Table of Contents
- How Each Pump Type Works
- Noise Levels
- Oil Maintenance
- Performance at Depth
- Cost of Ownership
- Which One Is Right for Your Operation
- Frequently Asked Questions
If you are setting up a cannabis post-processing operation and trying to decide between a scroll pump and a rotary vane pump, you are not alone. It is one of the most searched questions in the space and one of the least clearly answered. Both pump types are capable of supporting vacuum oven workflows, solvent purging, and extract post-processing. The right choice comes down to your operating environment, how frequently you run, and what total cost of ownership actually looks like for your situation.
How Each Pump Type Works
Rotary vane pumps use oil-lubricated vanes rotating inside a cylindrical chamber to create vacuum. The oil serves a dual purpose: it lubricates the moving parts and helps seal the pump to achieve deep vacuum levels. Because of this, rotary vane pumps require regular oil changes and are susceptible to contamination from solvents that pass through during purging.
Scroll pumps use two interleaved spiral components, one stationary and one orbiting, to compress and move gas through the pump without any oil in the compression mechanism. This makes them dry pumps. There is no oil in contact with the process gas, which eliminates a significant source of contamination and maintenance overhead.
Noise Levels
This is one of the most noticeable practical differences between the two types. Rotary vane pumps are louder by nature. The mechanical action of the vanes and the motor required to drive them at operating speeds generates consistent noise that can be disruptive in lab or production environments where staff are working nearby for extended periods.

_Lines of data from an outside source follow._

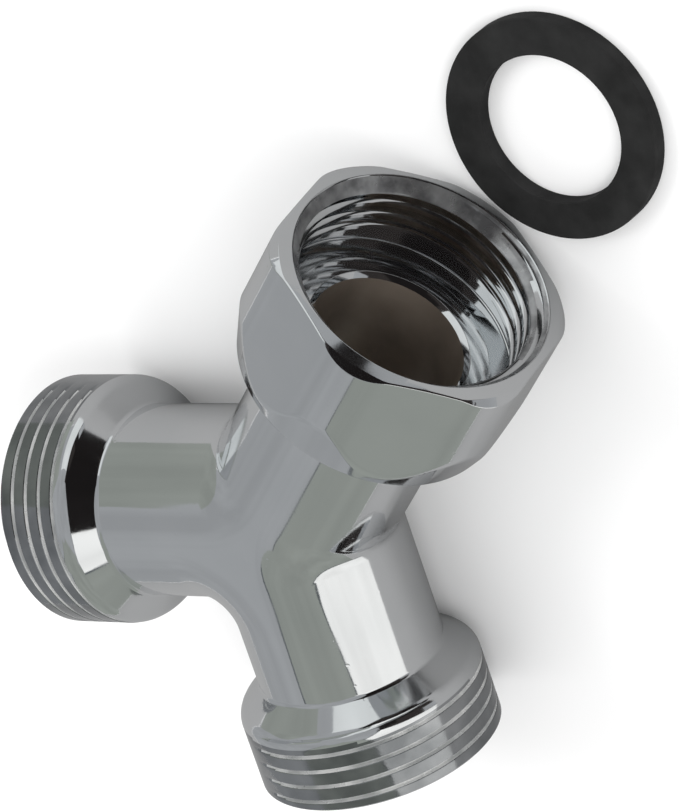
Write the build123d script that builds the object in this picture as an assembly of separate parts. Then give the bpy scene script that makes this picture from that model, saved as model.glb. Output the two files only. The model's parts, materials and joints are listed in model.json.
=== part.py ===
from build123d import *
from math import cos, radians, sin, tan
import os

# Tubing Y connector, millimetres. A cast, turned and plated fitting with a hexagonal
# threaded socket and two threaded outlets, and the flat rubber washer that seals the socket.
# It lies at rest on a flat surface, with the washer taken out and lying in front of the mouth.
# While the fitting is built, the junction of its three waterways is at the origin, the inlet
# runs along -Y, the outlets spread to -X and +X behind it, and +Z is up.

# Layout of the three arms
outlet_angle = 45.0              # each outlet from the inlet's line
inlet_length = 36.3              # junction to the mouth's face
outlet_length = 29.6             # junction to an outlet's end face

# Trunk, three rounded pipes that run into each other
pipe_radius = 10.15
pipe_bore_radius = 8.2
crown_width = 0.1                # flat that the rounding leaves along a pipe's top and bottom
outlet_crotch_radius = 1.2       # seen from above, between the two outlets
inlet_crotch_radius = 1.8        # seen from above, between the inlet and each outlet
foot_fillet_radius = 1.2         # where the inlet's pipe meets the head
foot_cover = 0.1                 # depth under the skin at which that fillet starts and ends

# Hexagonal head with rounded corners and turned ends
hex_across_flats = 28.9
hex_corner_radius = 6.7
hex_turn = 6.5                   # top corner from straight up, towards -X
head_length = 15.4
face_slope = 15.0                # the face falls outwards from the mouth's edge
face_circle_radius = 14.9        # where the face meets the front chamfer
face_chamfer_angle = 45.0        # from a plane across the inlet
back_circle_radius = 14.0        # where the rear taper meets the back
back_taper_angle = 73.7          # from the back

# Socket for a three-quarter inch parallel pipe thread, 14 threads to the inch
socket_minor_radius = 12.06
socket_mouth_radius = 13.6       # wide end of the entry chamfer, at the face
socket_thread_end = 7.2          # depth below the face where the relief starts
socket_depth = 9.3               # face to seat
relief_radius = 13.35
seat_outer_radius = 10.8
seat_rise = 0.4                  # seat above the floor of the relief
bore_edge_chamfer = 0.5

# Threaded outlets, plain at the thread's full diameter
collar_radius = 13.2
collar_length = 8.4
collar_end_chamfer = 0.2
shoulder_length = 2.5            # slope from the pipe up to the collar
shoulder_top_radius = 2.0

# Washer
washer_outer_radius = 12.0
washer_hole_radius = 8.0
washer_thickness = 1.8
washer_gap = 0.6                 # to the foremost point of the fitting
washer_aside = -0.3              # towards +X

# Where the socket's floor, the trunk's ends and the shoulders' feet come out
neck_length = inlet_length - socket_depth / 2
collar_start = outlet_length - collar_length
shoulder_foot = collar_start - shoulder_length


def inlet_plane(distance):
    """Plane across the inlet at a distance from the junction, facing out of the mouth."""
    return Plane(origin=(0, -distance, 0), x_dir=(1, 0, 0), z_dir=(0, -1, 0))


def outlet_direction(side):
    """Direction of an outlet, where side is -1 on the left and 1 on the right."""
    return Vector(side * sin(radians(outlet_angle)), cos(radians(outlet_angle)), 0)


def outlet_plane(side):
    """Plane through the junction across an outlet, whose x axis is on the inlet's side."""
    direction = outlet_direction(side)
    return Plane(origin=(0, 0, 0), x_dir=direction.cross(Vector(0, 0, side)), z_dir=direction)


def profile(*corners):
    """Face to be turned, from corners given as radius and height."""
    return Plane.XZ * make_face(Polyline(*corners, close=True))


def turned(face, plane):
    """Solid of revolution about a plane's normal."""
    return plane.location * revolve(face, Axis.Z)


def strip(direction, length):
    """Flat strip as wide as a pipe, from the junction along a direction."""
    along = Plane(origin=(0, 0, 0), x_dir=direction, z_dir=(0, 0, 1))
    return along * Pos(length / 2, 0) * Rectangle(length, 2 * pipe_radius)


def trunk_plan():
    """Outline of the three pipes seen from above, with rounded crotches."""
    plan = strip((0, -1, 0), neck_length)
    plan += [strip(outlet_direction(side), collar_start) for side in (-1, 1)]
    behind = plan.vertices().filter_by(lambda v: v.Y > 0 and abs(v.X) < crown_width)
    plan = fillet(behind, outlet_crotch_radius)
    beside = plan.vertices().filter_by(lambda v: abs(v.X) > crown_width and -pipe_radius < v.Y < 0)
    return fillet(beside, inlet_crotch_radius)


def trunk():
    """The pipes as one slab whose rims are rounded until its arms are tubes."""
    slab = extrude(trunk_plan(), pipe_radius, both=True)
    ends = [Vector(0, -neck_length, 0)]
    ends += [outlet_direction(side) * collar_start for side in (-1, 1)]
    level = slab.edges().filter_by(lambda e: abs(e.tangent_at(0.5).Z) < 0.5)
    rims = level.filter_by(lambda e: min((e.center() - end).length for end in ends) > 1.01 * pipe_radius)
    return fillet(rims, pipe_radius - crown_width / 2)


def head():
    """Hexagonal head, its corners turned off at both ends, with its foot on the pipe."""
    blank_radius = hex_across_flats / 2 / cos(radians(30))
    face_fall = (face_circle_radius - socket_mouth_radius) * tan(radians(face_slope))
    front_drop = face_fall + (blank_radius - face_circle_radius) * tan(radians(face_chamfer_angle))
    back_drop = (blank_radius - back_circle_radius) * tan(radians(back_taper_angle))
    plane = inlet_plane(inlet_length - head_length)
    hexagon = RegularPolygon(blank_radius, 6)
    prism = Rot(Z=90 + hex_turn) * fillet(hexagon.vertices(), hex_corner_radius)
    blank = profile((0, 0), (back_circle_radius, 0), (blank_radius, back_drop),
                    (blank_radius, head_length - front_drop),
                    (face_circle_radius, head_length - face_fall),
                    (socket_mouth_radius, head_length), (0, head_length))
    inner = pipe_radius - foot_cover
    reach = 2 * foot_fillet_radius
    foot = profile((0, -reach), (inner, -reach), (inner, foot_cover), (inner + reach, foot_cover),
                   (inner + reach, reach), (0, reach))
    hollow_corner = foot.vertices().sort_by_distance((inner, 0, foot_cover))[0]
    block = plane.location * extrude(prism, head_length) & turned(blank, plane)
    return block + turned(fillet(hollow_corner, foot_fillet_radius), plane)


def collar(side):
    """Collar for an outlet's thread, with its shoulder."""
    core_radius = pipe_radius - shoulder_top_radius / 2
    core_drop = shoulder_length * (pipe_radius - core_radius) / (collar_radius - pipe_radius)
    blank = profile((0, shoulder_foot - core_drop), (core_radius, shoulder_foot - core_drop),
                    (collar_radius, collar_start), (collar_radius, outlet_length - collar_end_chamfer),
                    (collar_radius - collar_end_chamfer, outlet_length), (0, outlet_length))
    shoulder_top = blank.vertices().sort_by(Axis.X)[-2:].sort_by(Axis.Z)[0]
    return turned(fillet(shoulder_top, shoulder_top_radius), outlet_plane(side))


def outside():
    """The fitting before it is bored."""
    return trunk() + [head(), collar(-1), collar(1)]


def socket():
    """Space of the threaded socket, with its relief and its raised seat."""
    entry = socket_mouth_radius - socket_minor_radius
    floor = socket_depth + seat_rise
    throat = socket_depth + bore_edge_chamfer
    space = profile((0, entry), (socket_mouth_radius + entry, entry), (socket_minor_radius, -entry),
                    (socket_minor_radius, -socket_thread_end), (relief_radius, -socket_thread_end),
                    (relief_radius, -floor), (seat_outer_radius, -floor),
                    (seat_outer_radius, -socket_depth),
                    (pipe_bore_radius + bore_edge_chamfer, -socket_depth),
                    (pipe_bore_radius, -throat), (0, -throat))
    return turned(space, inlet_plane(inlet_length))


def waterways():
    """The three bores that meet at the junction, with the outlets' chamfered ends."""
    past_end = outlet_length + bore_edge_chamfer
    bore = profile((0, 0), (pipe_bore_radius, 0), (pipe_bore_radius, outlet_length - bore_edge_chamfer),
                   (pipe_bore_radius + 2 * bore_edge_chamfer, past_end), (0, past_end))
    inlet_bore = profile((0, 0), (pipe_bore_radius, 0), (pipe_bore_radius, neck_length), (0, neck_length))
    return turned(inlet_bore, inlet_plane(0)) + [turned(bore, outlet_plane(side)) for side in (-1, 1)]


def fitting():
    """The finished Y connector, one solid."""
    return outside() - socket() - waterways()


def rest_turn():
    """Turn that lets the head and both collars touch the floor together."""
    collars = collar(-1) + collar(1)
    block = head()
    low, high = -30.0, 30.0
    while high - low > 0.001:
        turn = Rot(X=-(low + high) / 2)
        if (turn * block).bounding_box().min.Z < (turn * collars).bounding_box().min.Z:
            low = (low + high) / 2
        else:
            high = (low + high) / 2
    return Rot(X=-(low + high) / 2)


def washer():
    """Flat rubber washer, lying on the floor."""
    return extrude(Circle(washer_outer_radius) - Circle(washer_hole_radius), washer_thickness)


def main():
    """Lay the two pieces on the floor, centre them on the origin and write them."""
    body = rest_turn() * fitting()
    body = Pos(0, 0, -body.bounding_box().min.Z) * body
    ahead = washer_outer_radius + washer_gap - body.bounding_box().min.Y
    seal = Pos(washer_aside, -ahead, 0) * washer()
    middle = Compound([*body.solids(), *seal.solids()]).bounding_box().center()
    centred = Pos(-middle.X, -middle.Y, 0)
    os.makedirs("parts", exist_ok=True)
    export_step(centred * body, "parts/fitting_body.step")
    export_step(centred * seal, "parts/sealing_washer.step")


main()
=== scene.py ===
"""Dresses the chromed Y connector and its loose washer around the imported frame."""

import json
import logging
import math
from dataclasses import dataclass
from enum import Enum
from typing import Callable, Sequence

import bmesh
import bpy
from mathutils import Matrix, Vector


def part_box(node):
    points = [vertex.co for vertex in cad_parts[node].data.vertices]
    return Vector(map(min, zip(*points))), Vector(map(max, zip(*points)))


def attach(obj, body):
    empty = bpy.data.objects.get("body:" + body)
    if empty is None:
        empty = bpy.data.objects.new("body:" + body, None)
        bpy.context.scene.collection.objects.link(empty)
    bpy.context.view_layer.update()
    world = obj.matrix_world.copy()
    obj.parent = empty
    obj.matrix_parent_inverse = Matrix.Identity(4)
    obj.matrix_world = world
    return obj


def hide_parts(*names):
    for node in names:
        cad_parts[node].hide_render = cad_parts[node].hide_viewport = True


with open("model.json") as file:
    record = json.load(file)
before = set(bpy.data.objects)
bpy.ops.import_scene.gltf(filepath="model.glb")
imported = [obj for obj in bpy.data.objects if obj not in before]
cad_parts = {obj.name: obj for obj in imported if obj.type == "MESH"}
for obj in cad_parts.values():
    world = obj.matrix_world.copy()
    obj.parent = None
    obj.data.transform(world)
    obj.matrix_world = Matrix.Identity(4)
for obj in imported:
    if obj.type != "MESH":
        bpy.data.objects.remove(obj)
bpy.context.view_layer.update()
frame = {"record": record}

LOG = logging.getLogger("y_connector")
MM = 0.001                       # the pieces are measured in millimetres
CUBIC_CM = 0.001                 # a cubic millimetre, in cubic centimetres
COLUMNS = 144                    # columns round every turned surface
SIDE_COLUMNS = COLUMNS // 6      # of them, on one side of the hexagon
SIDE_ANGLE = math.pi / 3         # that a side of the hexagon takes
COLUMN_STEP = 2 * math.pi / COLUMNS
WELD = 0.002                     # vertices nearer than this are one
FINE_WELD = WELD / 4             # the same, within one skin
SHARP = math.radians(40.0)       # edges that turn more stay crisp
NORMAL_WEIGHT = 60               # how far large faces lead in the shading
FILLET_LIMIT = 0.45              # most that a fillet takes of a side next to it
GRID_HALF = 0.5                  # half of the side of a grid before it is bent
TONE_FULL = 255                  # level at which a tone is white
UP = Vector((0.0, 0.0, 1.0))

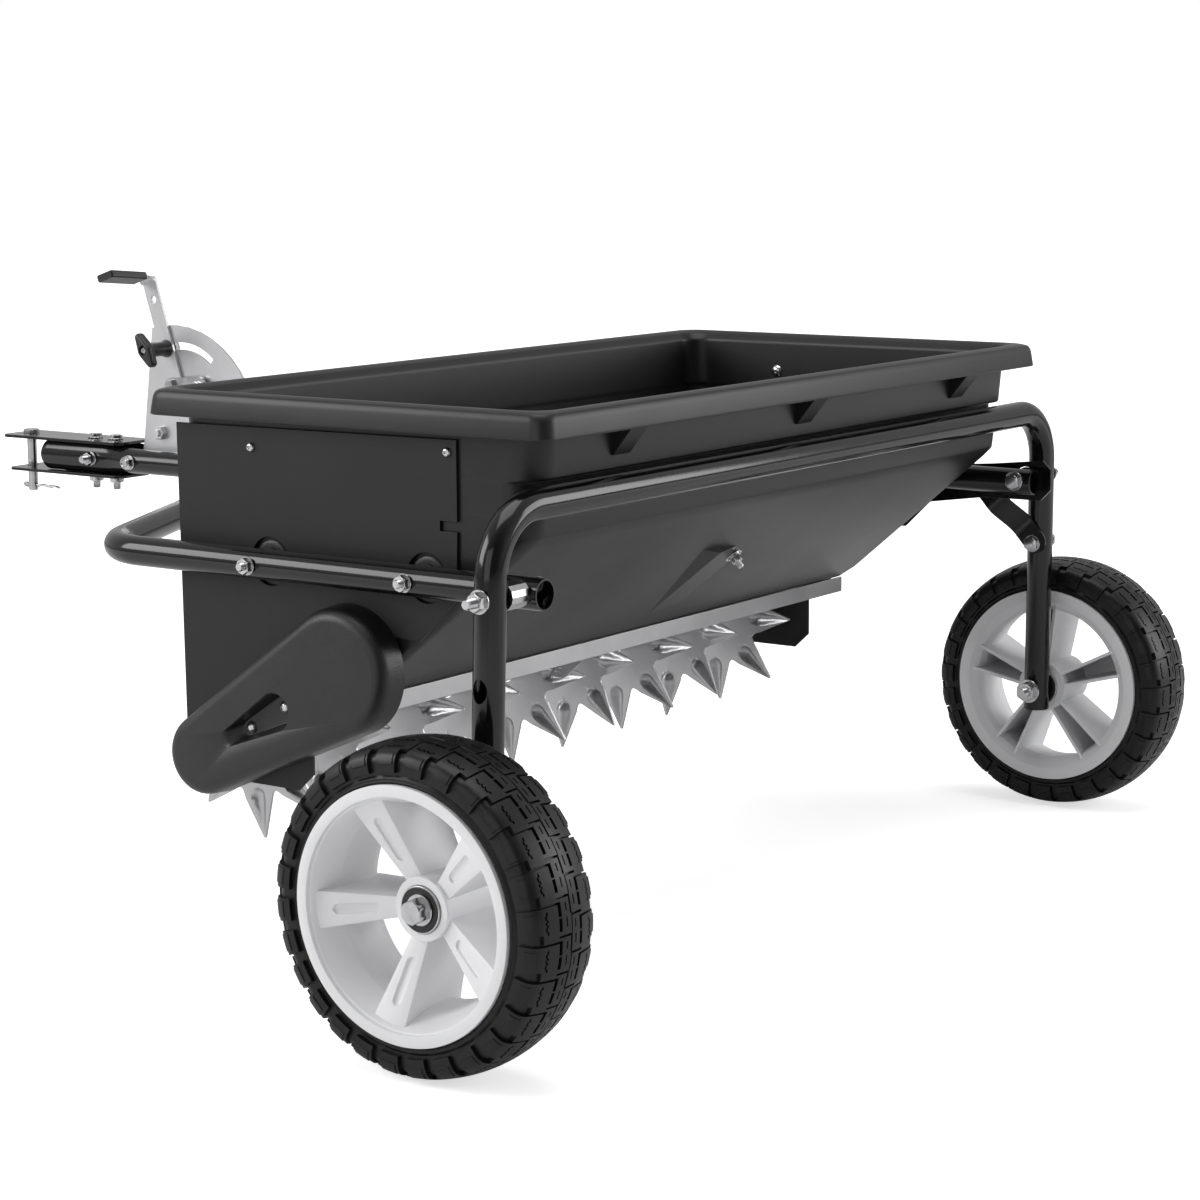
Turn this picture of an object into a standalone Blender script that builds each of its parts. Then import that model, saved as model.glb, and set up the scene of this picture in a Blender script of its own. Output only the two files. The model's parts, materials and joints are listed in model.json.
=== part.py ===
"""Tow-behind drop spreader with a spiked reel, hopper, lever-worked gate and two pneumatic-look wheels.

+X is the machine's right side, +Y points forward to the hitch and +Z is up.
The origin lies on the floor in the middle of the bounding box.
Places along Y are written from the wheel axle and shifted once, when a piece is placed.
"""

import math

import bmesh
import bpy
from mathutils import Vector

mm = 0.001

# Clearances
GAP = 0.3 * mm
HOLE_PLAY = 0.5 * mm

# Wheels
TYRE_RADIUS = 127 * mm
TYRE_HALF_WIDTH = 37.4 * mm
RIM_RADIUS = 98 * mm
RIM_HALF_WIDTH = 38.5 * mm
RIM_MOUTH_RADIUS = 87 * mm
RIM_WAIST_RADIUS = 78 * mm
RIM_WELL_RADIUS = 86.5 * mm
FLANGE_THICKNESS = 5 * mm
BEAD_SEAT_RADIUS = 90.5 * mm
HUB_RADIUS = 24.5 * mm
HUB_OUTER_RECESS = 26 * mm
HUB_INNER_REACH = 46 * mm
BEARING_RADIUS = 18 * mm
SPOKES = 5
SPOKE_HALF_WIDTH_HUB = 7.2 * mm
SPOKE_HALF_WIDTH_RIM = 14.6 * mm
SPOKE_SKIN = 3 * mm
SPOKE_PHASE_LEFT = math.radians(-6.2)
SPOKE_PHASE_RIGHT = math.radians(15)
TREAD_PITCHES = 26
TREAD_EDGE_RADIUS = 117 * mm
TREAD_SHOULDER = 28 * mm
TREAD_SHOULDER_RADIUS = 123.5 * mm
TREAD_DEPTH = 4.5 * mm
AXLE_BOLT_RADIUS = 8 * mm
AXLE_BOLT_FLATS = 24 * mm

# Tubes
TUBE_RADIUS = 12.5 * mm
TUBE_WALL = 1.6 * mm
TUBE_SIDES = 12

# Hopper
HOPPER_HALF_LENGTH = 389.6 * mm
HOPPER_WALL = 3 * mm
HOPPER_REAR_Y = -4.4 * mm
HOPPER_FRONT_Y = 369 * mm
RIM_BOTTOM_Z = 459.7 * mm
RIM_HEIGHT = 21.8 * mm
RIM_OVERHANG = 19.1 * mm
HOPPER_CORNER = 25 * mm
RIM_CORNER = 15 * mm
RIM_LAND = 4 * mm
SLOPE_TOP_Z = 371.5 * mm
HOPPER_BOTTOM_Z = 239 * mm
SLOT_REAR_Y = 177.5 * mm
SLOT_FRONT_Y = 224 * mm
SLOT_HALF_LENGTH = HOPPER_HALF_LENGTH - 15.6 * mm
RIB_X = HOPPER_HALF_LENGTH - 111.6 * mm
TUBE_RECESS_DEPTH = 11 * mm

# Frame
ARM_X = HOPPER_HALF_LENGTH + 17.9 * mm
WHEEL_CENTRE_X = ARM_X + 115 * mm
ARM_Z = 344.7 * mm
ARM_REAR_Y = -21.8 * mm
ARM_BEND_Y = 437 * mm
DRAWBAR_X = 14.3 * mm
DRAWBAR_Z = 357.5 * mm
DRAWBAR_BEND_Y = 594 * mm
DRAWBAR_FRONT_Y = 914 * mm
DRAWBAR_BOLTS_Y = (780 * mm, 839.5 * mm)
DRAWBAR_FLAT_HALF_WIDTH = 7 * mm
DRAWBAR_FLAT_HALF_HEIGHT = 15.3 * mm
FRAME_BEND = 60 * mm
ARM_BOLT_FRONT_Y = 266 * mm
ARM_BOLT_REAR_Y = 104 * mm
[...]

Scroll pumps run significantly quieter. The IDP series scroll pumps operate between 50 and 55 dB depending on the model, which is roughly the level of a normal conversation. For operations running pumps in shared workspaces or environments where noise is a practical concern, this difference matters more than most people anticipate before they experience it firsthand.
Oil Maintenance
Rotary vane pumps require regular oil changes. How often depends on usage frequency and what is being processed, but solvent-heavy workflows accelerate oil degradation significantly. Contaminated oil reduces pump performance, affects vacuum depth, and if left too long, can cause mechanical damage. Oil changes are not complicated but they are a recurring time and cost commitment that needs to be factored into operations planning.
The 2-stage rotary vane pumps in the DDS lineup are well-built and straightforward to maintain, but the maintenance requirement itself does not go away. Operations running pumps daily in solvent-heavy environments will change oil frequently.
Scroll pumps require no oil changes because there is no oil in the compression mechanism. Routine maintenance is minimal compared to rotary vane pumps, which makes them a better fit for operations that want to minimize technician time on equipment upkeep and reduce the risk of a maintenance lapse affecting production.
Performance at Depth
Both pump types are capable of achieving the vacuum depths required for cannabis post-processing applications including solvent purging and extract drying. Rotary vane pumps have historically been the standard choice for reaching very deep vacuum levels, and for many cannabis applications they perform reliably.
Scroll pumps have closed the gap significantly. The IDP series reaches ultimate vacuum levels well-suited to standard post-processing workflows. The key distinction is consistency over time. Because scroll pumps have no oil to degrade or become contaminated, their performance tends to remain stable with less variance between maintenance cycles. Rotary vane pump performance can drift as oil degrades between changes, which affects vacuum depth and processing consistency if not monitored closely.
Cost of Ownership
Rotary vane pumps carry a lower upfront purchase price, which makes them an attractive option for operations watching initial capital outlay. The total cost of ownership picture is more complicated. Oil, oil changes, the labor involved in maintaining them, and the cost of pump repairs or replacements that can result from contamination or deferred maintenance all add up over time.
Scroll pumps cost more upfront. Over a multi-year operating horizon, the reduced maintenance requirements and longer service life tend to close that gap for operations running pumps regularly. For operations that run infrequently or have lower budgets at startup, rotary vane pumps remain a practical and proven choice.